-------- Data excerpts --------
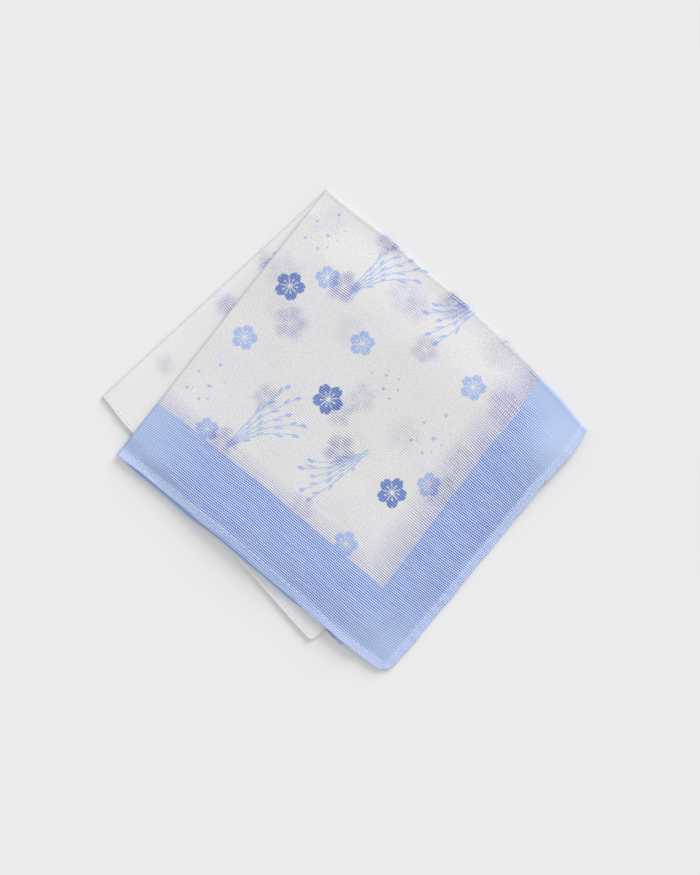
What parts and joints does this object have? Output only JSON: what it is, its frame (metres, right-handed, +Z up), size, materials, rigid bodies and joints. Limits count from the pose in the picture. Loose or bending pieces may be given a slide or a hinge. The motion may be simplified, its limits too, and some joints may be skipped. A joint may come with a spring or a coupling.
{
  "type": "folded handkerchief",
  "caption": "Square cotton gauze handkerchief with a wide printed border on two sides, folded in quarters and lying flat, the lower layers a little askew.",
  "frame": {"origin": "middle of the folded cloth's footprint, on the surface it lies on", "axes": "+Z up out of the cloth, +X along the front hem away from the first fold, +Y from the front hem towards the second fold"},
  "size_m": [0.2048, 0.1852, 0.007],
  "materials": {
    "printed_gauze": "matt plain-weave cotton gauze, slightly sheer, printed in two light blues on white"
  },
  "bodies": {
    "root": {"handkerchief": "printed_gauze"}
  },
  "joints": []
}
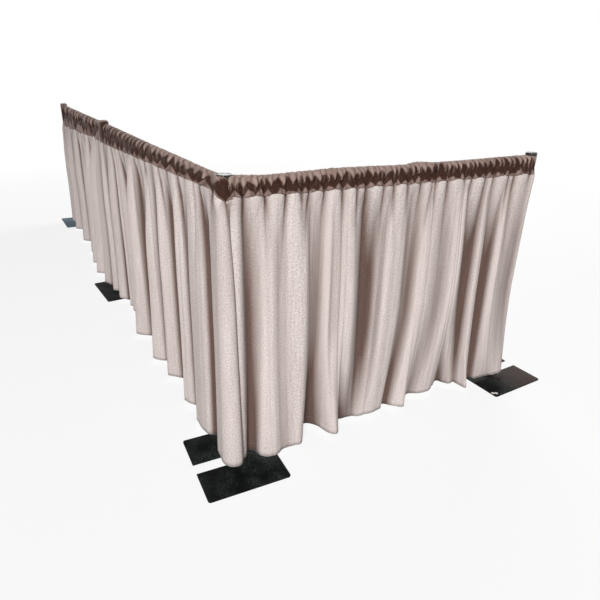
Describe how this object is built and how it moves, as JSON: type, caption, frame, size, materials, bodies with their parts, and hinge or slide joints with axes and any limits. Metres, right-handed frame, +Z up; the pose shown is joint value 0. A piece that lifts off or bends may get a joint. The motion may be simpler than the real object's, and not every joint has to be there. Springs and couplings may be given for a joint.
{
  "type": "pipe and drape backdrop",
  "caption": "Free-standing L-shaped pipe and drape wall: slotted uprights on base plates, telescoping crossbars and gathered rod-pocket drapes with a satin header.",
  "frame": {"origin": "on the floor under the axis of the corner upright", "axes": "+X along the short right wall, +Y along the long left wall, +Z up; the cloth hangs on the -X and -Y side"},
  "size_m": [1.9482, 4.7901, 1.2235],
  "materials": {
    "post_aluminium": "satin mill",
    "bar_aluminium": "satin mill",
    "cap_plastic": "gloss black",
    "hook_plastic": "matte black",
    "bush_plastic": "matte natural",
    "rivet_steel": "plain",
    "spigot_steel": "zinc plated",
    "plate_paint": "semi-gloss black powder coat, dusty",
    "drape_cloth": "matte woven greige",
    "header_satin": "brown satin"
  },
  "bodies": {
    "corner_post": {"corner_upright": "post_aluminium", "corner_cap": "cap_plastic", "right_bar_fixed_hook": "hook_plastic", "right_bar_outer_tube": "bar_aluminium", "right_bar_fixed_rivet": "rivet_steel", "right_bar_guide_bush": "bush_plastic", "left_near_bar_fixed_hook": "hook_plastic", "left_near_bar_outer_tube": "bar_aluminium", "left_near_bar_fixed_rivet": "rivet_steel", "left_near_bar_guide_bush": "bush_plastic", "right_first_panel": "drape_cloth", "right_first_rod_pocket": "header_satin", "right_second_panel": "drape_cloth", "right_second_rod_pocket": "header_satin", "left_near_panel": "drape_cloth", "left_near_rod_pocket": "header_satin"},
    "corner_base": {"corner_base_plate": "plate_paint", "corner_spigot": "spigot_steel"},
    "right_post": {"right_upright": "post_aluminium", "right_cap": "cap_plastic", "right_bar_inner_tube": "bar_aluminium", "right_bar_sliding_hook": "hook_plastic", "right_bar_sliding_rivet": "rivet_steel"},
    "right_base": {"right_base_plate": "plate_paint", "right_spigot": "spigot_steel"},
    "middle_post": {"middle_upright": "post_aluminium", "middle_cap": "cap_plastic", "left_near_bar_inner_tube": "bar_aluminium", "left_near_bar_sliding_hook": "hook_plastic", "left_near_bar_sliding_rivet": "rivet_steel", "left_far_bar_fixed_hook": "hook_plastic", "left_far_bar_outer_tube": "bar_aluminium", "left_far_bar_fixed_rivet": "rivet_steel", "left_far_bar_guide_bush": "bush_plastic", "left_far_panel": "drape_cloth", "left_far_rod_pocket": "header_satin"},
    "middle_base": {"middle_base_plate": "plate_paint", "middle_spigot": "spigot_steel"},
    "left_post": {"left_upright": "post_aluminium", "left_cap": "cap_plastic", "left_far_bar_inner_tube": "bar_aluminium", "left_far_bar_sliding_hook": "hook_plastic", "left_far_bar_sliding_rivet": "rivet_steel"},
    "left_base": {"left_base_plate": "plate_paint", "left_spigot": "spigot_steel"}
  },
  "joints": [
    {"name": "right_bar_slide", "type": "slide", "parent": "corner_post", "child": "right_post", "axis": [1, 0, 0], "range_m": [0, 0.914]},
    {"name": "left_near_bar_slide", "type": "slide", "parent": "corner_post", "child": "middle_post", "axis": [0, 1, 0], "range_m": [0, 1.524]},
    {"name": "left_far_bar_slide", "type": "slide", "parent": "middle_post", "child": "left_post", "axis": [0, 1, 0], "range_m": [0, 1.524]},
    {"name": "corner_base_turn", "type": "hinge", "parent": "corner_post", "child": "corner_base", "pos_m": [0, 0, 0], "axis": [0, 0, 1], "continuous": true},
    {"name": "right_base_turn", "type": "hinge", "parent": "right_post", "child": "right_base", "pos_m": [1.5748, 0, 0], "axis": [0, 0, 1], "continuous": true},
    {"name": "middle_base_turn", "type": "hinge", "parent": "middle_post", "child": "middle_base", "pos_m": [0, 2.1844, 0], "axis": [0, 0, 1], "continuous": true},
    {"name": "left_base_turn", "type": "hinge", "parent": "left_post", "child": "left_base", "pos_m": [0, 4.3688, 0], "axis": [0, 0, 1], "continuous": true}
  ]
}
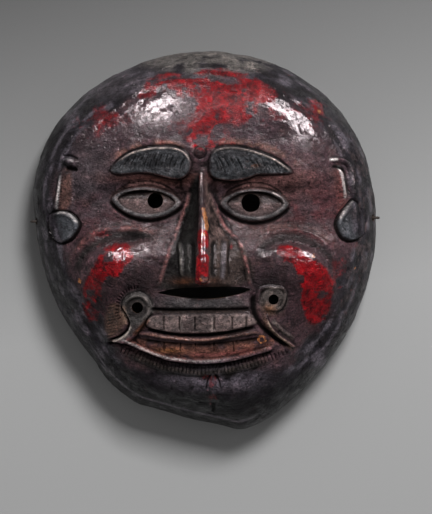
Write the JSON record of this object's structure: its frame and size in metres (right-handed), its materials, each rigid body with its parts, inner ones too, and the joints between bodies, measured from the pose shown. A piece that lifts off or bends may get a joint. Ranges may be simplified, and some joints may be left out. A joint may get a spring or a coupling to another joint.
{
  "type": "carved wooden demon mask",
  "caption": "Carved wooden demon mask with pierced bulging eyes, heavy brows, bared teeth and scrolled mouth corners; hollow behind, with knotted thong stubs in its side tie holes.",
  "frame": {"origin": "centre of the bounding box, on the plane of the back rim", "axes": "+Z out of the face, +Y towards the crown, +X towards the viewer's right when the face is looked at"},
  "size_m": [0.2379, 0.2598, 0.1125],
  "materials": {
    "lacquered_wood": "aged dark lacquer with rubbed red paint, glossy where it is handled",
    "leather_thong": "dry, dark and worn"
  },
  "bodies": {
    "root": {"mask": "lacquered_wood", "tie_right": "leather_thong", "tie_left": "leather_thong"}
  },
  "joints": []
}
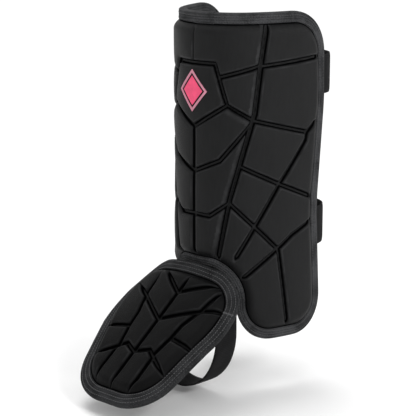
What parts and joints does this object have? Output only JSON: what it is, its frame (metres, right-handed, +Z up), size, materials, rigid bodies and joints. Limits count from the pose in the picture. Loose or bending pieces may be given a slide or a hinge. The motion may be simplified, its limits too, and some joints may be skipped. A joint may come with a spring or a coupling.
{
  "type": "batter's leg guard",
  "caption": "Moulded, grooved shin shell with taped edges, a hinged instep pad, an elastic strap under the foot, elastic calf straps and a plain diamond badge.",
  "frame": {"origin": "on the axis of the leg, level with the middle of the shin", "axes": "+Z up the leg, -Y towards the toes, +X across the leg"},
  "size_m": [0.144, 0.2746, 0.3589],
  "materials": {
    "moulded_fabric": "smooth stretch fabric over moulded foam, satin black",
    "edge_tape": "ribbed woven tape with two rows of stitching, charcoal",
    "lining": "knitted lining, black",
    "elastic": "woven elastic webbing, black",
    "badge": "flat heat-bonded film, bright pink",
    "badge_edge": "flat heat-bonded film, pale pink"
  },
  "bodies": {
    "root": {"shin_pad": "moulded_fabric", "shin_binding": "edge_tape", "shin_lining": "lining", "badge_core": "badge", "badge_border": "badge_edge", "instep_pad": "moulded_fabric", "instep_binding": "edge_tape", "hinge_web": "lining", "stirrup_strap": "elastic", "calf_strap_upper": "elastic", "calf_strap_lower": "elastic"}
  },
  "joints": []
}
--------
-------- Data excerpts --------
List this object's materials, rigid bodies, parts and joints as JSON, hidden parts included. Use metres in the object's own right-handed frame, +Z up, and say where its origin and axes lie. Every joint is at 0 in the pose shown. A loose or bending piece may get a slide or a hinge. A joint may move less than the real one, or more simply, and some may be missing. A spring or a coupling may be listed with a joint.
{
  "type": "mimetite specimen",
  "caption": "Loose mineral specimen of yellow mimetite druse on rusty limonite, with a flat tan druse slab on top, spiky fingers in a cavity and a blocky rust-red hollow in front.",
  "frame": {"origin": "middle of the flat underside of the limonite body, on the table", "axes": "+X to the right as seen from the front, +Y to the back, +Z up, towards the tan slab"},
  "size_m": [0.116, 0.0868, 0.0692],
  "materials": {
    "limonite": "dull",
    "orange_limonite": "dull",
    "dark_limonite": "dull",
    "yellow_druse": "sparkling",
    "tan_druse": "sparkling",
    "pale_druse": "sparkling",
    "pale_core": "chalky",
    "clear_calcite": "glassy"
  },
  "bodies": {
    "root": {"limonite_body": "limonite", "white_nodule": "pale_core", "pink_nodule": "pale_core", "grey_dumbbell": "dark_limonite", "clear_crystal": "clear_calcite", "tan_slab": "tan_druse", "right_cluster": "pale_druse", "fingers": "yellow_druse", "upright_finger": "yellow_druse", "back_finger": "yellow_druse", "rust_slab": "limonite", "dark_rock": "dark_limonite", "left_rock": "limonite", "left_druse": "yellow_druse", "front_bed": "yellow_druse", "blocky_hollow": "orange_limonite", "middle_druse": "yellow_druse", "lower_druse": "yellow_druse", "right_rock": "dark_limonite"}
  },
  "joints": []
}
--------
What you are asked to do:
Determine how many lines include the string "object". Give no answer but the number.

Completed exercise:
5